(Object modeling scripts)
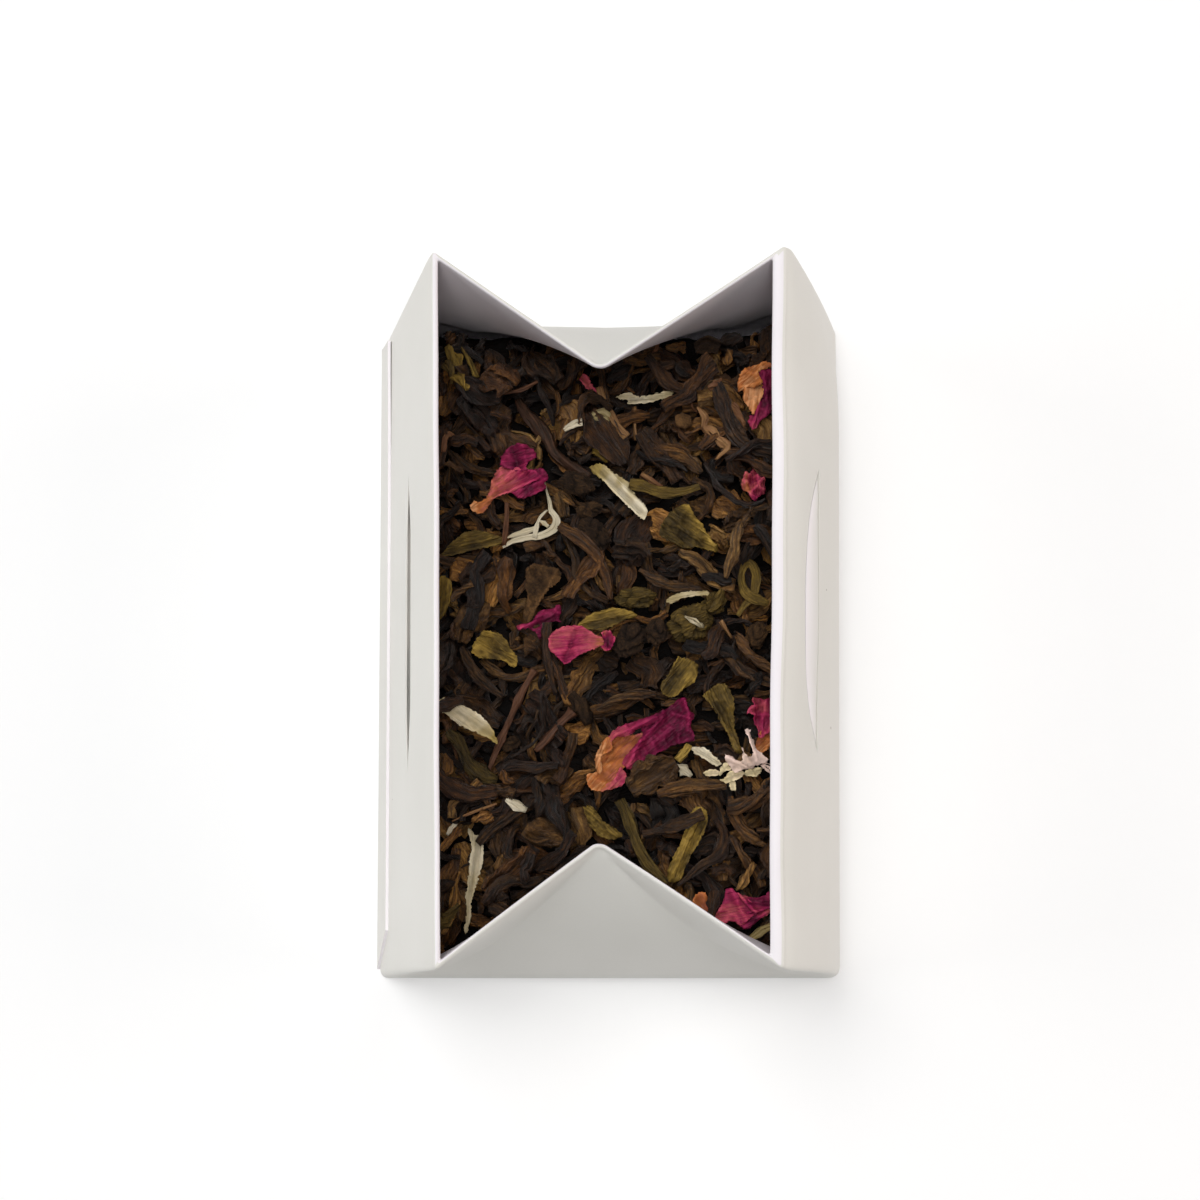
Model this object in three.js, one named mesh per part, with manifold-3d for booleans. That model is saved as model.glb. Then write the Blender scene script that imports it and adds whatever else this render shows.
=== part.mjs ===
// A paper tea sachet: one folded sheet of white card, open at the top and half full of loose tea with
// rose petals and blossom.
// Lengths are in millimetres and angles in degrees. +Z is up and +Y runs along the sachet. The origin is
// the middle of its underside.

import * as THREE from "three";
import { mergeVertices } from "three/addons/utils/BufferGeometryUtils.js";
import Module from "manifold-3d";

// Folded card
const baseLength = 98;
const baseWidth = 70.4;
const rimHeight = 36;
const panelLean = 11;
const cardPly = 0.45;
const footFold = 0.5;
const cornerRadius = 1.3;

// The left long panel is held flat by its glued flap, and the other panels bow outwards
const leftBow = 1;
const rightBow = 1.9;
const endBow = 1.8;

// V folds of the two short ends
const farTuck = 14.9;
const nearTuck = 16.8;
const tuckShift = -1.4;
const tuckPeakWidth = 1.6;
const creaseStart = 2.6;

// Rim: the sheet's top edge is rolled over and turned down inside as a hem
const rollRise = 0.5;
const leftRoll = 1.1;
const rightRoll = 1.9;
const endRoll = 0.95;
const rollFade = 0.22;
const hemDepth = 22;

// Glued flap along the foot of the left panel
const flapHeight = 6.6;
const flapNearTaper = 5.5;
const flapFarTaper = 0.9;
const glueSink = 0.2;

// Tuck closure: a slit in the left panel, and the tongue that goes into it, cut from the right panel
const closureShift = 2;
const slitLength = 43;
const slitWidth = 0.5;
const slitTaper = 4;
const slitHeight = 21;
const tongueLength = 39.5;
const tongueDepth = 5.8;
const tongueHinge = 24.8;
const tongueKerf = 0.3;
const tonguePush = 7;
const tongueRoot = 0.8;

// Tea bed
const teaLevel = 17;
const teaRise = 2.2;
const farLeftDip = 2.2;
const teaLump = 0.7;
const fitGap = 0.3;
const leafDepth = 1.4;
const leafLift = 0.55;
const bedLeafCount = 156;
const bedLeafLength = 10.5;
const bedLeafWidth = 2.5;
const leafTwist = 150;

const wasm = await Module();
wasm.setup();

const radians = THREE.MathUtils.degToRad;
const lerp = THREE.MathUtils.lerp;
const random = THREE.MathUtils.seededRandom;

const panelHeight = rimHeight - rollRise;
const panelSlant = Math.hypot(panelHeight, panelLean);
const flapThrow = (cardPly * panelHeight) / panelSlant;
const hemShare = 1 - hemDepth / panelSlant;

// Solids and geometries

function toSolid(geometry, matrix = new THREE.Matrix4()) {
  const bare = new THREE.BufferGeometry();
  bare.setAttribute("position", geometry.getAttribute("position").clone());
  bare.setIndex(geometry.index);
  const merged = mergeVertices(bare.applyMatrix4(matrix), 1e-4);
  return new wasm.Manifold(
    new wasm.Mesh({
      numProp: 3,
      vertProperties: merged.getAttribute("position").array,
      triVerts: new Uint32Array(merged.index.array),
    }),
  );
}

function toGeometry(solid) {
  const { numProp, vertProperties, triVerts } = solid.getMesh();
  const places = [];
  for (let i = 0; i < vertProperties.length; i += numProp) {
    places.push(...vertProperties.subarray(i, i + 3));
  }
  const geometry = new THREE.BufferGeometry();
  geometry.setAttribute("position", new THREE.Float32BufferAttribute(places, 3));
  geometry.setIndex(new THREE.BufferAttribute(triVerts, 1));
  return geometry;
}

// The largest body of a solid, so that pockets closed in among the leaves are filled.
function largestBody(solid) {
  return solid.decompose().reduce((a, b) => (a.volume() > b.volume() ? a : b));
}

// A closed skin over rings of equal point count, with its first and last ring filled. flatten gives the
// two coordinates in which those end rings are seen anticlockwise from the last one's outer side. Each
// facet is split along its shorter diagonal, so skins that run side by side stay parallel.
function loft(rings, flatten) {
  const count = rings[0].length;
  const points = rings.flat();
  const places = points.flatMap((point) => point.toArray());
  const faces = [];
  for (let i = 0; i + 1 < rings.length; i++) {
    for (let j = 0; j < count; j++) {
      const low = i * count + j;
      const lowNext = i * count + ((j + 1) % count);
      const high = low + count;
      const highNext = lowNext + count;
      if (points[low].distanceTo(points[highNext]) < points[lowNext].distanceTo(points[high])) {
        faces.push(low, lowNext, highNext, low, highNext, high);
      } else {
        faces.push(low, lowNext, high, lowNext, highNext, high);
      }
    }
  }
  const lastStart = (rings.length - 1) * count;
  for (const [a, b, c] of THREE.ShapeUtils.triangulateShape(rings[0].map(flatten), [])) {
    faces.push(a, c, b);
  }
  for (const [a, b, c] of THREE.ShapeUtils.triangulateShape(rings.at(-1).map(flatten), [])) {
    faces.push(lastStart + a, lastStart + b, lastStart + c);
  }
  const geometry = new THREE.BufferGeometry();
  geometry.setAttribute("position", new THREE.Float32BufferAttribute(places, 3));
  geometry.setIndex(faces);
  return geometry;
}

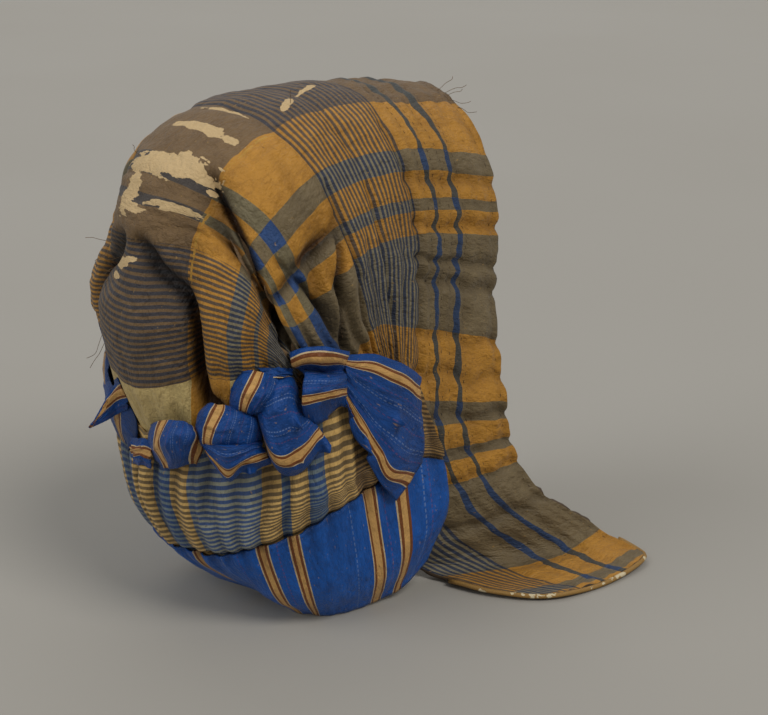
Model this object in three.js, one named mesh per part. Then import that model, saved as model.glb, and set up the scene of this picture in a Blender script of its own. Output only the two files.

- [REQUIREMENTS]:
Produce an exact copy of every entry above.

- [EXPECTED ANSWER]:
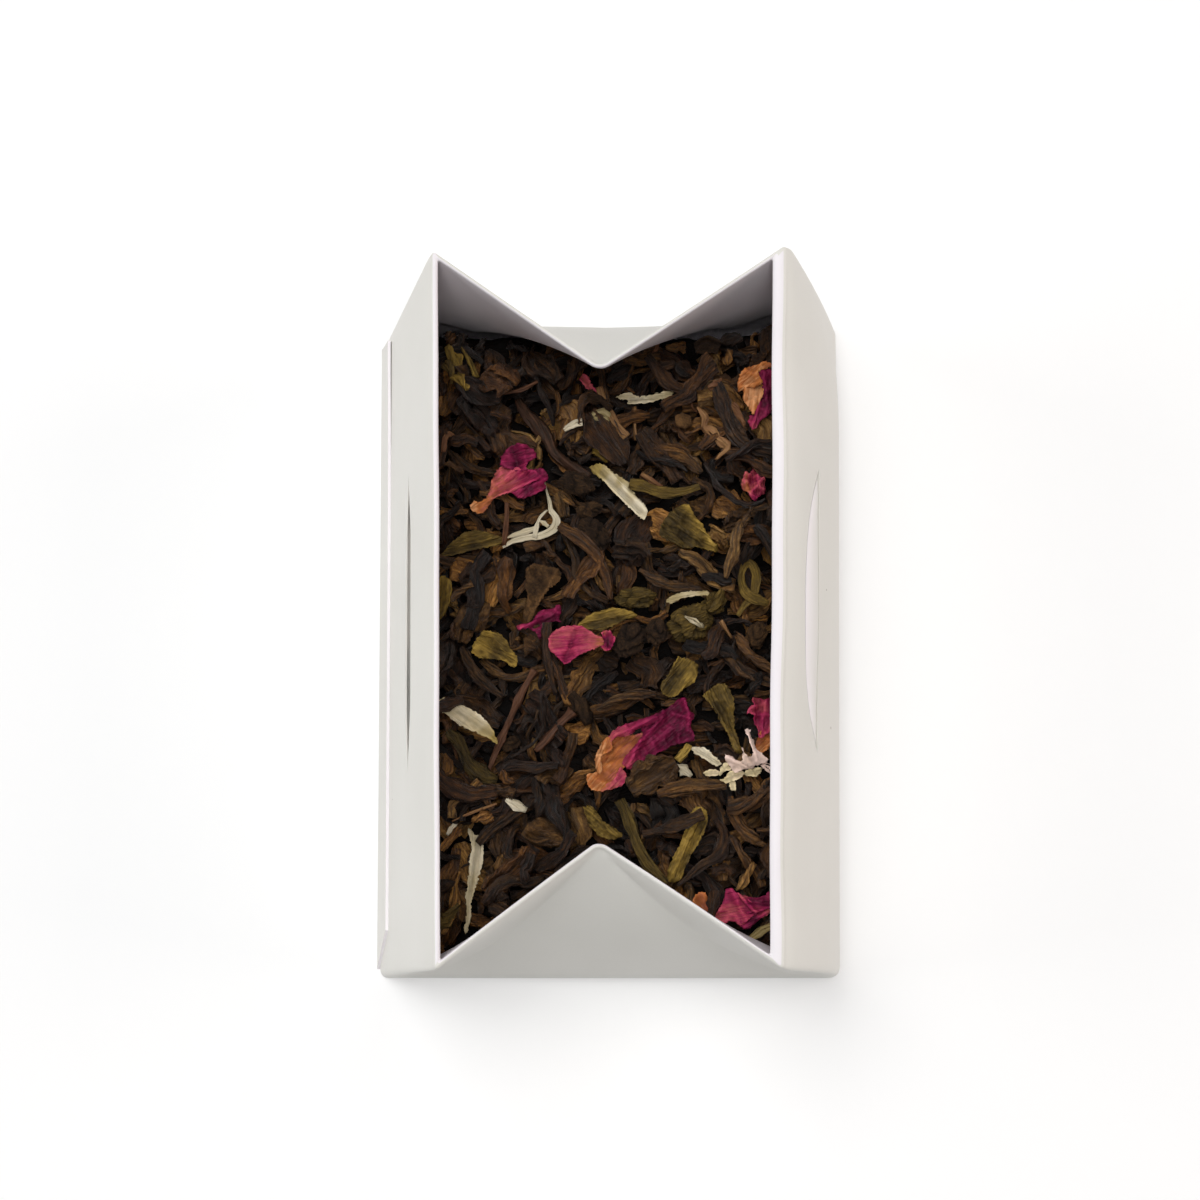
Model this object in three.js, one named mesh per part, with manifold-3d for booleans. That model is saved as model.glb. Then write the Blender scene script that imports it and adds whatever else this render shows.
=== part.mjs ===
// A paper tea sachet: one folded sheet of white card, open at the top and half full of loose tea with
// rose petals and blossom.
// Lengths are in millimetres and angles in degrees. +Z is up and +Y runs along the sachet. The origin is
// the middle of its underside.

import * as THREE from "three";
import { mergeVertices } from "three/addons/utils/BufferGeometryUtils.js";
import Module from "manifold-3d";

// Folded card
const baseLength = 98;
const baseWidth = 70.4;
const rimHeight = 36;
const panelLean = 11;
const cardPly = 0.45;
const footFold = 0.5;
const cornerRadius = 1.3;

// The left long panel is held flat by its glued flap, and the other panels bow outwards
const leftBow = 1;
const rightBow = 1.9;
const endBow = 1.8;

// V folds of the two short ends
const farTuck = 14.9;
const nearTuck = 16.8;
const tuckShift = -1.4;
const tuckPeakWidth = 1.6;
const creaseStart = 2.6;

// Rim: the sheet's top edge is rolled over and turned down inside as a hem
const rollRise = 0.5;
const leftRoll = 1.1;
const rightRoll = 1.9;
const endRoll = 0.95;
const rollFade = 0.22;
const hemDepth = 22;

// Glued flap along the foot of the left panel
const flapHeight = 6.6;
const flapNearTaper = 5.5;
const flapFarTaper = 0.9;
const glueSink = 0.2;

// Tuck closure: a slit in the left panel, and the tongue that goes into it, cut from the right panel
const closureShift = 2;
const slitLength = 43;
const slitWidth = 0.5;
const slitTaper = 4;
const slitHeight = 21;
const tongueLength = 39.5;
const tongueDepth = 5.8;
const tongueHinge = 24.8;
const tongueKerf = 0.3;
const tonguePush = 7;
const tongueRoot = 0.8;

// Tea bed
const teaLevel = 17;
const teaRise = 2.2;
const farLeftDip = 2.2;
const teaLump = 0.7;
const fitGap = 0.3;
const leafDepth = 1.4;
const leafLift = 0.55;
const bedLeafCount = 156;
const bedLeafLength = 10.5;
const bedLeafWidth = 2.5;
const leafTwist = 150;

const wasm = await Module();
wasm.setup();

const radians = THREE.MathUtils.degToRad;
const lerp = THREE.MathUtils.lerp;
const random = THREE.MathUtils.seededRandom;

const panelHeight = rimHeight - rollRise;
const panelSlant = Math.hypot(panelHeight, panelLean);
const flapThrow = (cardPly * panelHeight) / panelSlant;
const hemShare = 1 - hemDepth / panelSlant;

// Solids and geometries

function toSolid(geometry, matrix = new THREE.Matrix4()) {
  const bare = new THREE.BufferGeometry();
  bare.setAttribute("position", geometry.getAttribute("position").clone());
  bare.setIndex(geometry.index);
  const merged = mergeVertices(bare.applyMatrix4(matrix), 1e-4);
  return new wasm.Manifold(
    new wasm.Mesh({
      numProp: 3,
      vertProperties: merged.getAttribute("position").array,
      triVerts: new Uint32Array(merged.index.array),
    }),
  );
}

function toGeometry(solid) {
  const { numProp, vertProperties, triVerts } = solid.getMesh();
  const places = [];
  for (let i = 0; i < vertProperties.length; i += numProp) {
    places.push(...vertProperties.subarray(i, i + 3));
  }
  const geometry = new THREE.BufferGeometry();
  geometry.setAttribute("position", new THREE.Float32BufferAttribute(places, 3));
  geometry.setIndex(new THREE.BufferAttribute(triVerts, 1));
  return geometry;
}

// The largest body of a solid, so that pockets closed in among the leaves are filled.
function largestBody(solid) {
  return solid.decompose().reduce((a, b) => (a.volume() > b.volume() ? a : b));
}

// A closed skin over rings of equal point count, with its first and last ring filled. flatten gives the
// two coordinates in which those end rings are seen anticlockwise from the last one's outer side. Each
// facet is split along its shorter diagonal, so skins that run side by side stay parallel.
function loft(rings, flatten) {
  const count = rings[0].length;
  const points = rings.flat();
  const places = points.flatMap((point) => point.toArray());
  const faces = [];
  for (let i = 0; i + 1 < rings.length; i++) {
    for (let j = 0; j < count; j++) {
      const low = i * count + j;
      const lowNext = i * count + ((j + 1) % count);
      const high = low + count;
      const highNext = lowNext + count;
      if (points[low].distanceTo(points[highNext]) < points[lowNext].distanceTo(points[high])) {
        faces.push(low, lowNext, highNext, low, highNext, high);
      } else {
        faces.push(low, lowNext, high, lowNext, highNext, high);
      }
    }
  }
  const lastStart = (rings.length - 1) * count;
  for (const [a, b, c] of THREE.ShapeUtils.triangulateShape(rings[0].map(flatten), [])) {
    faces.push(a, c, b);
  }
  for (const [a, b, c] of THREE.ShapeUtils.triangulateShape(rings.at(-1).map(flatten), [])) {
    faces.push(lastStart + a, lastStart + b, lastStart + c);
  }
  const geometry = new THREE.BufferGeometry();
  geometry.setAttribute("position", new THREE.Float32BufferAttribute(places, 3));
  geometry.setIndex(faces);
  return geometry;
}

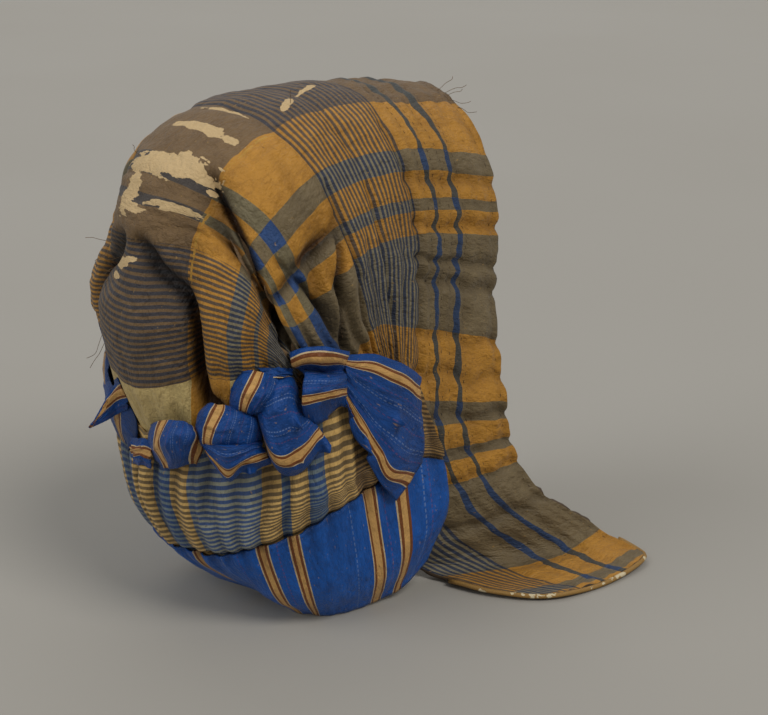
Model this object in three.js, one named mesh per part. Then import that model, saved as model.glb, and set up the scene of this picture in a Blender script of its own. Output only the two files.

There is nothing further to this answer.